» Information shown
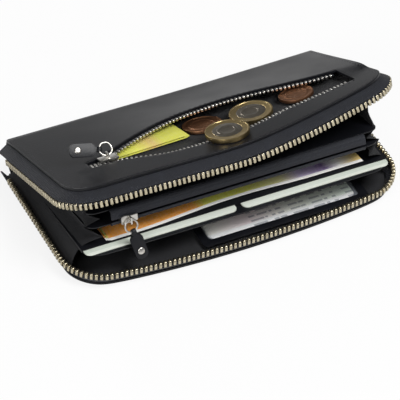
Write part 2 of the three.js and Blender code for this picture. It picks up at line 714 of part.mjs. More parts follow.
function cardLeafGroup() {
  const cardZ = CARD_LEAF_Z + LEAF_THICKNESS + GAP;
  const pocketTop = cardZ + CARD_THICKNESS + GAP + POCKET_FRONT_THICKNESS;
  const leaf = panel({
    half: CARD_LEAF_HALF,
    front: CARD_LEAF_FRONT,
    rear: LEAF_REAR_Y,
    radius: CARD_LEAF_CORNER,
    bottom: CARD_LEAF_Z,
    top: CARD_LEAF_Z + LEAF_THICKNESS,
  });
  const cardRear = CARD_FRONT_Y + CARD_DEPTH;
  const pocketBlock = box(
    -CARD_LEAF_HALF, CARD_LEAF_HALF, CARD_POCKET_MOUTH_Y, cardRear + CARD_POCKET_RIM + GAP, cardZ, pocketTop,
  );
  const slotFor = (x0, x1) =>
    box(x0 - GAP, x1 + GAP, CARD_POCKET_MOUTH_Y - 1, cardRear + GAP, cardZ - 1, pocketTop - POCKET_FRONT_THICKNESS);
  const innerEdge = CARD_MIDDLE_GAP / 2;
  const leftCard = -innerEdge - CARD_LENGTH;
  const pocket = cut(
    pocketBlock,
    slotFor(leftCard, leftCard + CARD_LENGTH),
    slotFor(innerEdge, innerEdge + CARD_LENGTH),
  );
  const noteZ = pocketTop + GAP;
  const notes = ['violet', 'green', 'orange'].map((colour, i, all) => {
    const shape = new THREE.Shape();
    const left = NOTE_LEFT + i * NOTE_SHIFT;
    const front = NOTE_FRONT_Y + (all.length - 1 - i) * NOTE_FAN;
    const wave = (x) => front + NOTE_WAVE * (smooth(x, -60, 0) - 0.45 * smooth(x, 8, 45));
    const edge = steps(left, left + NOTE_LENGTH, 14);
    shape.moveTo(left, front + NOTE_DEPTH);
    edge.forEach((x) => shape.lineTo(x, wave(x)));
    shape.lineTo(left + NOTE_LENGTH, front + NOTE_DEPTH);
    const tint = { orange: 0xd98636, green: 0xb9bd3a, violet: 0x6a5a9a }[colour];
    return mesh(`banknote_${colour}`, plate(shape, noteZ + i * (NOTE_THICKNESS + GAP), NOTE_THICKNESS), paint(tint, 0.8));
  });
  return leafGroup(
    CARD_LEAF_ANGLE,
    mesh('card_leaf', leaf, blackLeather()),
    mesh('card_pocket', pocket, blackLeather()),
    mesh('card_left', card(leftCard, CARD_FRONT_Y, cardZ), paleCard()),
    mesh('card_right', card(innerEdge, CARD_FRONT_Y, cardZ), paleCard()),
    ...notes,
  );
}

const pocketLeaf = (z) => panel({
  half: POCKET_LEAF_HALF,
  front: POCKET_LEAF_FRONT,
  rear: LEAF_REAR_Y,
  radius: POCKET_LEAF_CORNER,
  bottom: z,
  top: z + LEAF_THICKNESS,
});

// Inner zip tape, from a leaf's front edge to the zip line half-way between the leaves
function innerTape(leafZ, angle, up) {
  const middle = turned(INNER_ZIP_Y, LOWER_LEAF_Z + INNER_ZIP_RISE, LOWER_LEAF_ANGLE);
  const foot = turned(POCKET_LEAF_FRONT - GAP, leafZ + LEAF_THICKNESS / 2, angle);
  const bend = turned(INNER_ZIP_Y, leafZ + LEAF_THICKNESS / 2, angle);
  const tip = [middle[0], middle[1] - (up * INNER_SLIT) / 2];
  return bentSheet([foot, bend, tip], INNER_TAPE_LEFT, INNER_TAPE_RIGHT, 1, CLOTH);
}

// One pull, hanging down its own Y axis from the bridge: ring, then the tab turned about the ring
function pull(prefix, metal, tabTurn = 0) {
  const tabs = new THREE.Group();
  tabs.position.set(0, -RING_RADIUS, 0);
  tabs.rotation.z = radians(tabTurn);
  const rivetZ = TAB_THICKNESS / 2 + GAP;
  tabs.add(
    placed(mesh(`${prefix}_tab`, pullTab(), blackLeather()), 0, -RING_RADIUS, 0),
    placed(mesh(`${prefix}_rivet`, rivet(), metal()), 0, -RING_RADIUS - TAB_LENGTH * 0.72, rivetZ),
  );
  const group = new THREE.Group();
  group.add(placed(mesh(`${prefix}_ring`, ring(), metal()), 0, -RING_RADIUS, 0), tabs);
  return group;
}

function lowerLeafGroup() {
  const z = LOWER_LEAF_Z + INNER_ZIP_RISE;
  const shape = slider(INNER_SLIDER);
  const innerSlider = placed(mesh('inner_slider', shape, nickel()), INNER_SLIDER_X, INNER_ZIP_Y, z, [90, 0, 180]);
  const pivotY = INNER_ZIP_Y - pivotHeight(INNER_SLIDER.channel);
  const innerTurn = [90 - INNER_PULL_LEAN, 0, 0];
  const innerPull = placed(pull('inner', nickel, INNER_TAB_TURN), INNER_SLIDER_X, pivotY, z, innerTurn);
  return leafGroup(
    LOWER_LEAF_ANGLE,
    mesh('pocket_leaf_lower', pocketLeaf(LOWER_LEAF_Z), blackLeather()),
    innerSlider,
    innerPull,
  );
}

function lidGroup() {
  const wallTop = LID_Z - GAP;
  const rootZ = HINGE_Z + ROW_TO_HINGE + TOOTH_REACH + CORD_DEPTH;
  const liningInset = LID_WALL_INSET + 1.2;
  const lining = panel({
    ...coverSize,
    half: HALF_LENGTH - liningInset,
    front: FRONT_AT_ENDS + liningInset,
    radius: CORNER_RADIUS - liningInset,
    bottom: LID_LINING_Z,
    top: LID_LINING_Z + LINING,
    lift: lidLift,
    rows: 8,
    spacing: 16,
  });
  const note = new THREE.Shape(FOLDED_NOTE_SECTION.map(([x, z]) => new THREE.Vector2(x, z)));
  const noteGeometry = new THREE.ExtrudeGeometry(note, { depth: FOLDED_NOTE_DEPTH, bevelEnabled: false })
    .rotateX(Math.PI / 2)
    .translate(0, FOLDED_NOTE_DEPTH + FOLDED_NOTE_FRONT, 0);
  const coinPlane = COIN_TEETH_Z + COIN_TOOTH_THICKNESS / 2;
  const coinPivot = coinPlane + pivotHeight(COIN_SLIDER.channel);
  const coinTurn = [180 + COIN_RING_RISE, 180, 0];
  return leafGroup(
    LID_ANGLE,
    mesh('lid_cover', lidCover(), blackLeather()),
    mesh('lid_lining', lining, blackLining()),
    mesh('lid_zip_tape', zipWall(LID_WALL_INSET, wallTop, rootZ + GAP, lidLift), navyTape()),
    mesh('lid_zip_teeth', mainTeeth(rootZ, -1, lidLift), brass()),
    mesh('coin_tape_rear', coinTape(rearRowY, 1), navyTape()),
    mesh('coin_tape_front', coinTape(frontRowY, -1), navyTape()),
    mesh('coin_teeth_rear', coinTeeth(rearRowY, 1), nickel()),
    mesh('coin_teeth_front', coinTeeth(frontRowY, -1), nickel()),
    mesh('folded_note', noteGeometry, paint(0xd8d53a, 0.8)),
    inPocket('coin_bimetal_a', LARGE_COIN_A, nickel()),
    inPocket('coin_bimetal_b', LARGE_COIN_B, nickel()),
    inPocket('coin_copper_a', COPPER_COIN_A, copper()),
    inPocket('coin_copper_b', COPPER_COIN_B, copper()),
    placed(mesh('coin_slider', slider(COIN_SLIDER), nickel()), COIN_SLIDER_X, MOUTH_Y, coinPlane),
    placed(pull('coin', nickel, COIN_TAB_TURN), COIN_SLIDER_X, MOUTH_Y, coinPivot, coinTurn),
  );
}

function mainSliderGroup() {
  const mainSlider = mesh('main_slider', slider(MAIN_SLIDER), brass());
  const mainPull = pull('main', brass, MAIN_TAB_TURN);
  const pivotX = HALF_LENGTH + pivotHeight(MAIN_SLIDER.channel);
  const group = new THREE.Group();
  group.add(
    placed(mainSlider, HALF_LENGTH, MAIN_SLIDER_Y, HINGE_Z, [0, 90, -90]),
    placed(mainPull, pivotX, MAIN_SLIDER_Y, HINGE_Z, [0, 90 - MAIN_RING_LEAN, 90]),
  );
  return group;
}

const wallet = new THREE.Group();
wallet.add(
  baseGroup(),
  cardLeafGroup(),
  lowerLeafGroup(),
  leafGroup(UPPER_LEAF_ANGLE, mesh('pocket_leaf_upper', pocketLeaf(UPPER_LEAF_Z), blackLeather())),
  mesh('inner_tape_lower', innerTape(LOWER_LEAF_Z, LOWER_LEAF_ANGLE, 1), navyTape()),
  mesh('inner_tape_upper', innerTape(UPPER_LEAF_Z, UPPER_LEAF_ANGLE, -1), navyTape()),
  lidGroup(),
  mainSliderGroup(),
);

export default wallet;
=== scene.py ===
"""A long zip-around leather wallet lying open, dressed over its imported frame."""

from __future__ import annotations

import json
import logging
import math
from collections.abc import Callable
from dataclasses import dataclass
from enum import Enum

import bmesh
import bpy
import numpy as np
from mathutils import Euler, Matrix, Vector

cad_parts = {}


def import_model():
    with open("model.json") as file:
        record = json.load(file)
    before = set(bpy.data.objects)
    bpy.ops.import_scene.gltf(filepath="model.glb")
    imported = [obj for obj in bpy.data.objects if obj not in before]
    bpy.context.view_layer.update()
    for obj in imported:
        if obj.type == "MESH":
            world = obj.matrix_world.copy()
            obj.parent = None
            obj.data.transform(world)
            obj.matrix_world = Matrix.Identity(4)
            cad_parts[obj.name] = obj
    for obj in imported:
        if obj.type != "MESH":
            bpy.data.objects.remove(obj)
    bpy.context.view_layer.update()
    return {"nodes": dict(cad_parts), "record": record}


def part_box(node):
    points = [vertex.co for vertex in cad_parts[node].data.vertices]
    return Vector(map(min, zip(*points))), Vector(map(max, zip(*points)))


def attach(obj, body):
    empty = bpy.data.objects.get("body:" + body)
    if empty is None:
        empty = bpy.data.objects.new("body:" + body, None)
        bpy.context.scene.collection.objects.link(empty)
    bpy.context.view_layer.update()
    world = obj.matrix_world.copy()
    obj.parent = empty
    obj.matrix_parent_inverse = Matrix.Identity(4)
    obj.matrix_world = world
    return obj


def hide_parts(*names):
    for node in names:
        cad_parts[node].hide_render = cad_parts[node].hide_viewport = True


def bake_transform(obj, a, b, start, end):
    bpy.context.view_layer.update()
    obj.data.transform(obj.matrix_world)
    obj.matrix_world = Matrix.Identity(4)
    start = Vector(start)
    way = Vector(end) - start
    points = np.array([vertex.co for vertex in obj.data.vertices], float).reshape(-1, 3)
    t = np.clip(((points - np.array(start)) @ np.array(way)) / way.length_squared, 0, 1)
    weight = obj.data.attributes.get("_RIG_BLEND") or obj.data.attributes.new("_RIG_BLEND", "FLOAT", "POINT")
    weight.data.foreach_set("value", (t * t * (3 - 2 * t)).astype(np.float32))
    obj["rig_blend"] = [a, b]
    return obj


MM = 0.001
LOG = logging.getLogger("wallet")

Piece = bpy.types.Object
Material = bpy.types.Material
Socket = bpy.types.NodeSocket
NodeTree = bpy.types.NodeTree
Point = tuple[float, float, float]
Colour = tuple[float, float, float]
Stops = tuple[tuple[float, Colour], ...]


class Finish(Enum):
    """The finishes that the wallet's pieces take."""

    LEATHER = "leather"
    LINING = "lining"
    TAPE = "tape"
    BRASS = "brass"
    NICKEL = "nickel"
    COPPER = "copper"
    THREAD = "thread"
    PANE = "pane"
    BASE_CARD = "base_card"
    LEAF_CARD = "leaf_card"
    ORANGE_NOTE = "orange_note"
    GREEN_NOTE = "green_note"
    VIOLET_NOTE = "violet_note"
    YELLOW_NOTE = "yellow_note"


class Row(Enum):
    """The two facing rows of the main zip."""

    BASE = 1
    LID = -1


def smooth(value: float, low: float, high: float) -> float:
    """Returns the smooth step of value between low and high."""
    share = min(1.0, max(0.0, (value - low) / (high - low)))
    return share * share * (3 - 2 * share)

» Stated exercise
Everything from the line containing "way = Vector(end) - start" through the final line of the listing, inclusive, must be reproduced exactly; leave out the rest.

» Written response
    way = Vector(end) - start
    points = np.array([vertex.co for vertex in obj.data.vertices], float).reshape(-1, 3)
    t = np.clip(((points - np.array(start)) @ np.array(way)) / way.length_squared, 0, 1)
    weight = obj.data.attributes.get("_RIG_BLEND") or obj.data.attributes.new("_RIG_BLEND", "FLOAT", "POINT")
    weight.data.foreach_set("value", (t * t * (3 - 2 * t)).astype(np.float32))
    obj["rig_blend"] = [a, b]
    return obj


MM = 0.001
LOG = logging.getLogger("wallet")

Piece = bpy.types.Object
Material = bpy.types.Material
Socket = bpy.types.NodeSocket
NodeTree = bpy.types.NodeTree
Point = tuple[float, float, float]
Colour = tuple[float, float, float]
Stops = tuple[tuple[float, Colour], ...]


class Finish(Enum):
    """The finishes that the wallet's pieces take."""

    LEATHER = "leather"
    LINING = "lining"
    TAPE = "tape"
    BRASS = "brass"
    NICKEL = "nickel"
    COPPER = "copper"
    THREAD = "thread"
    PANE = "pane"
    BASE_CARD = "base_card"
    LEAF_CARD = "leaf_card"
    ORANGE_NOTE = "orange_note"
    GREEN_NOTE = "green_note"
    VIOLET_NOTE = "violet_note"
    YELLOW_NOTE = "yellow_note"


class Row(Enum):
    """The two facing rows of the main zip."""

    BASE = 1
    LID = -1


def smooth(value: float, low: float, high: float) -> float:
    """Returns the smooth step of value between low and high."""
    share = min(1.0, max(0.0, (value - low) / (high - low)))
    return share * share * (3 - 2 * share)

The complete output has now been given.